* Work instructions *
Up to and including the line with "slate_t = 6; // [5:0.5:9]", please set down the entries below exactly, starting from the first line.

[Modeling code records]
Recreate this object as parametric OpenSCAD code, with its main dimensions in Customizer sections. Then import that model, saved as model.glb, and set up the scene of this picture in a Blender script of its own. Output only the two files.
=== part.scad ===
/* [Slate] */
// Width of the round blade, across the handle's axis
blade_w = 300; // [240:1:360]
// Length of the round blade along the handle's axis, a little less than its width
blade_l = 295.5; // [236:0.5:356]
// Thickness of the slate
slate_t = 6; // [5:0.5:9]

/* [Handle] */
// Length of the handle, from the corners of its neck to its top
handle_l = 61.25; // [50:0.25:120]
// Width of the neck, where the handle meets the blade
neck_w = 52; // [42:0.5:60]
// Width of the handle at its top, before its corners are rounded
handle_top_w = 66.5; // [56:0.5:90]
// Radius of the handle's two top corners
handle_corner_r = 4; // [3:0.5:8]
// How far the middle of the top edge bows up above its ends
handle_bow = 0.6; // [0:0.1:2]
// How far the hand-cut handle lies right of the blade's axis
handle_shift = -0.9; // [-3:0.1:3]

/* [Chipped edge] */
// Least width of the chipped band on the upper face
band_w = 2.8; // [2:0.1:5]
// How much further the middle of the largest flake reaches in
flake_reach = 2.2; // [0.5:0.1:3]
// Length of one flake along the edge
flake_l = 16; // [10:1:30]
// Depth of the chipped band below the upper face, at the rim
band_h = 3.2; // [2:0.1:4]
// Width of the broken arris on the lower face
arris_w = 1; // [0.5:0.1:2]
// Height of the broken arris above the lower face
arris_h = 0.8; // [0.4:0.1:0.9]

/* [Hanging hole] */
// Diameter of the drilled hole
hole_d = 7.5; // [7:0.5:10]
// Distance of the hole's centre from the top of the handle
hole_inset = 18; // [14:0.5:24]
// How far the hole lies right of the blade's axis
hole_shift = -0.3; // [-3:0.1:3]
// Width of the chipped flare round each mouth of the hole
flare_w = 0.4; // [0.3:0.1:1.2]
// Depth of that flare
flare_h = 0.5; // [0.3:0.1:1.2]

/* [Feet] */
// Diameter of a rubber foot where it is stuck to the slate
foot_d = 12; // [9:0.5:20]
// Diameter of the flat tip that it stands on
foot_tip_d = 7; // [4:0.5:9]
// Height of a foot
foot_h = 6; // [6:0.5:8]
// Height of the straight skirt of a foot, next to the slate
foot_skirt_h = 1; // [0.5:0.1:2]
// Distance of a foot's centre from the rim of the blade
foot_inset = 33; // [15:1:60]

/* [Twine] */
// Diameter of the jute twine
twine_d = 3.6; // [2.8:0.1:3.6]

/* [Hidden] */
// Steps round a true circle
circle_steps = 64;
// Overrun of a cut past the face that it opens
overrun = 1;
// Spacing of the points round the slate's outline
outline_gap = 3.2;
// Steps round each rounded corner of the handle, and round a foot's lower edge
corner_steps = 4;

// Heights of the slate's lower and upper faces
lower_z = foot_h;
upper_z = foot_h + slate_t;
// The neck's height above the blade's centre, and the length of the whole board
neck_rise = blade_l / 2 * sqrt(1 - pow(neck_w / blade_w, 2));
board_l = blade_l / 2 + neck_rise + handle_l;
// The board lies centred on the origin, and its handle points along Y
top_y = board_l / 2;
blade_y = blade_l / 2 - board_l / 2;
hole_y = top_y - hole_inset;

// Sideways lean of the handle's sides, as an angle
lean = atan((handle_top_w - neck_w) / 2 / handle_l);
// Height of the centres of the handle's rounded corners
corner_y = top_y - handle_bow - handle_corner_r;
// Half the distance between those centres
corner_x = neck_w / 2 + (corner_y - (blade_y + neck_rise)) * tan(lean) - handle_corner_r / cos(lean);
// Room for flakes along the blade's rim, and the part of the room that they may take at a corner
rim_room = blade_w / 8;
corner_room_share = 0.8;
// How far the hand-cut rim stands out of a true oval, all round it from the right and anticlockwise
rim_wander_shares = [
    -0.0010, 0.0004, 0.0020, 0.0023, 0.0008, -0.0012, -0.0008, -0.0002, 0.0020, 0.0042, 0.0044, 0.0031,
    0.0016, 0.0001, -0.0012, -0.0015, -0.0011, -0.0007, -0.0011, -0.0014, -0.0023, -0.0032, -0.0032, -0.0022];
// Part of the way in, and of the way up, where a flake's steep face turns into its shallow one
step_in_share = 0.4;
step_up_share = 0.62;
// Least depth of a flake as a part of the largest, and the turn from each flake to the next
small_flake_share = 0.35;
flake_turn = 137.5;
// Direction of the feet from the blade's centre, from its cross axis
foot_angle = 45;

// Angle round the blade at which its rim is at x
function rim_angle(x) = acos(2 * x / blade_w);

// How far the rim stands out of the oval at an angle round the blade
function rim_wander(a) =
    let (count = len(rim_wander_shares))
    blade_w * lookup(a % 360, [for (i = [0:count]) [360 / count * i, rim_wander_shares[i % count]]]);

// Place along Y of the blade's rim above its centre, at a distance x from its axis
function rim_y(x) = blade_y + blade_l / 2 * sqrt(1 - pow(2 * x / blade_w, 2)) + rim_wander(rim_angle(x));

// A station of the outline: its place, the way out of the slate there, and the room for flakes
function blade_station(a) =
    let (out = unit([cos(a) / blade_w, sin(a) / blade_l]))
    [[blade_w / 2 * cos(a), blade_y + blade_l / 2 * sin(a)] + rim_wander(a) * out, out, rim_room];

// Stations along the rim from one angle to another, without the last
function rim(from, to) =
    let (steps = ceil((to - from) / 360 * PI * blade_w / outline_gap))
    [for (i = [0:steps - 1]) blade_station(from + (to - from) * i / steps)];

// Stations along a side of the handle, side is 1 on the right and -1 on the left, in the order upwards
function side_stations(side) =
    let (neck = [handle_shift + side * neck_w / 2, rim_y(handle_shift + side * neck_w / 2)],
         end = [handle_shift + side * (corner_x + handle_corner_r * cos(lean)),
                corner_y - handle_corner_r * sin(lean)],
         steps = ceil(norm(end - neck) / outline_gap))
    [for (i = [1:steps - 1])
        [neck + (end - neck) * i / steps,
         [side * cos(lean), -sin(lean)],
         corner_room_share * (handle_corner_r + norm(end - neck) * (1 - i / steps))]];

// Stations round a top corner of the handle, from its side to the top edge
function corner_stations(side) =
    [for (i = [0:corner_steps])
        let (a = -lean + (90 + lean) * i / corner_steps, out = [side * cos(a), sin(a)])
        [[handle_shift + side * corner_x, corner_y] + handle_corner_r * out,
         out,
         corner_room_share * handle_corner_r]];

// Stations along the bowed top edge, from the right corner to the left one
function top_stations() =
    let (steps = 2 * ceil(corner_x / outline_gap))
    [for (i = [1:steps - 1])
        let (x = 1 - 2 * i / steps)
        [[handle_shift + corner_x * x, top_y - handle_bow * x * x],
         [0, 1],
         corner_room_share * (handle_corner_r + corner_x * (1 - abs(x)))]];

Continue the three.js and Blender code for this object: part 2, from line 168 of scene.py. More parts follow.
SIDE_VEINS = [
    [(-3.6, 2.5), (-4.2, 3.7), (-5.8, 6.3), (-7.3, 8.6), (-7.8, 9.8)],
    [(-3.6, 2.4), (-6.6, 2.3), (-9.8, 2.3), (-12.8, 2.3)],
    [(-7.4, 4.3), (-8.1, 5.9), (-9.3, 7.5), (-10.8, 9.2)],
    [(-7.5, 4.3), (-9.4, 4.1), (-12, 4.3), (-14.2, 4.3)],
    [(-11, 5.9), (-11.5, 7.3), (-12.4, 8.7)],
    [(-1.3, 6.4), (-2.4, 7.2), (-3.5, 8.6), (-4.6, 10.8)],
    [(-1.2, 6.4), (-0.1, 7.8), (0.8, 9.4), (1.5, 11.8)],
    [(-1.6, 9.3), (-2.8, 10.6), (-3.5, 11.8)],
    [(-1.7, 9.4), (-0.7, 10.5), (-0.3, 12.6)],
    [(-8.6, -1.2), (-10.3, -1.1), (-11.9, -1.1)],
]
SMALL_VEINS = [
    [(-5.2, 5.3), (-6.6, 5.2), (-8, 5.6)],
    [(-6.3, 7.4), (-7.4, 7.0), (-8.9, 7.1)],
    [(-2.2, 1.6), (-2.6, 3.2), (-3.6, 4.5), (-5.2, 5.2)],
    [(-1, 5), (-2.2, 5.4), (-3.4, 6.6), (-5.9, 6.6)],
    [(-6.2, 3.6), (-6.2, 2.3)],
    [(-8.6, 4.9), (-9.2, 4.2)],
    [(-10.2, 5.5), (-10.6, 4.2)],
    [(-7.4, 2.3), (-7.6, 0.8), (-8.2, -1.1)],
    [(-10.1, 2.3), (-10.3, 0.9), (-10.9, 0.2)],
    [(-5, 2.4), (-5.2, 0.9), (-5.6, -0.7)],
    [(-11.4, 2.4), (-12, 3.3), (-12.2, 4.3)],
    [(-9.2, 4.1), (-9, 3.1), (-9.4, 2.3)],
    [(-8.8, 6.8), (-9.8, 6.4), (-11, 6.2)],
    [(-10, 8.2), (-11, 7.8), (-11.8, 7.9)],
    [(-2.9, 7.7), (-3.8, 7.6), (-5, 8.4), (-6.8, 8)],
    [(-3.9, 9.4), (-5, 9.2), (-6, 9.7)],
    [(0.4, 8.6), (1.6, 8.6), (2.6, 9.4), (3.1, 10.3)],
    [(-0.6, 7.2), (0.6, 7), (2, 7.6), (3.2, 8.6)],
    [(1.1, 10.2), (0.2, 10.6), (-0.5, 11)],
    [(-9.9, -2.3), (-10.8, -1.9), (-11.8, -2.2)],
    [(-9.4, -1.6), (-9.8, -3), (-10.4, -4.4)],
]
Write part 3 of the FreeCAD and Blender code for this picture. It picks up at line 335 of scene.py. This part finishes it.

* Output below *
Recreate this object as parametric OpenSCAD code, with its main dimensions in Customizer sections. Then import that model, saved as model.glb, and set up the scene of this picture in a Blender script of its own. Output only the two files.
=== part.scad ===
/* [Slate] */
// Width of the round blade, across the handle's axis
blade_w = 300; // [240:1:360]
// Length of the round blade along the handle's axis, a little less than its width
blade_l = 295.5; // [236:0.5:356]
// Thickness of the slate
slate_t = 6; // [5:0.5:9]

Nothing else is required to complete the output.